Now a new TV fictional drama The Diplomat, currently showing in Britain, features young and glamorous consular staff in Barcelona, Spain, tackling crime and fighting hard and cheerfully to protect the rights of British residents or tourists. The six part series was commissioned by Alibi, the pay TV channel, and the BBC. Consular staff are revealed as lawyers, counsellors and detectives in a variety of cases, howbeit with their own personal lifestyle issues.
The first episode covered the sudden death of a young British barman on a harbor yacht. Even though the circumstances are suspicious, the Spanish police and the British foreign office are reluctant to investigate. The lead consular official threatens to expose murky goings-on and links to the UK security services. This case forms an arc for the whole series, although the weekly parts will include other miscellaneous disasters encountered by DBNs (Distressed British Nationals).
Journalist Andrew Drummond, who spent 27 years in Thailand covering crime and criminals, said the TV series could lead to higher expectations from British citizens worldwide who may be disappointed “that they do not get a glamorous blond to come and hold their hand.” Drummond has written copiously about the limited services in practice offered by British embassies overseas whose common refrain is “we are not responsible for your safety, get a lawyer and we don’t pay your bills.”

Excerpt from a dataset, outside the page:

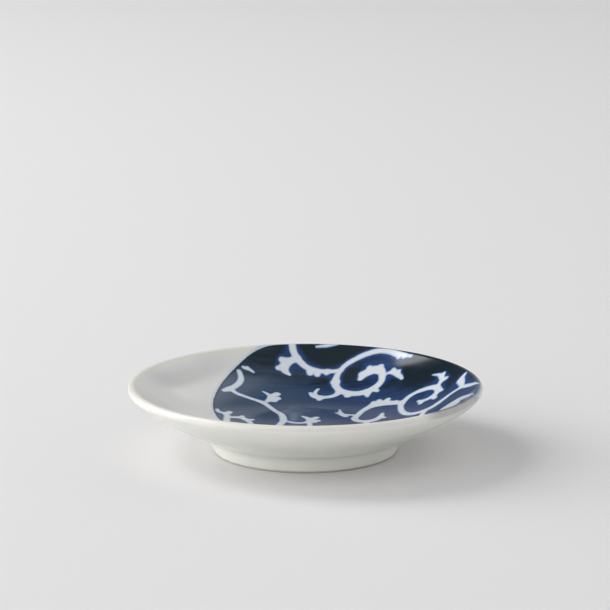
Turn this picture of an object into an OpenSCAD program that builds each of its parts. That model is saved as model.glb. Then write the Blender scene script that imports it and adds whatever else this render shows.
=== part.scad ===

A former Pattaya representative of the British embassy said, “The TV series is giving an entertaining but wholly inaccurate representation of consular work. In the drama, embassy staff are shown sleeping with people involved in criminal cases, bypassing the police in criminal investigations and having conversations which would get them the sack in real life. It’s great stuff, well-worth watching and complete nonsense.”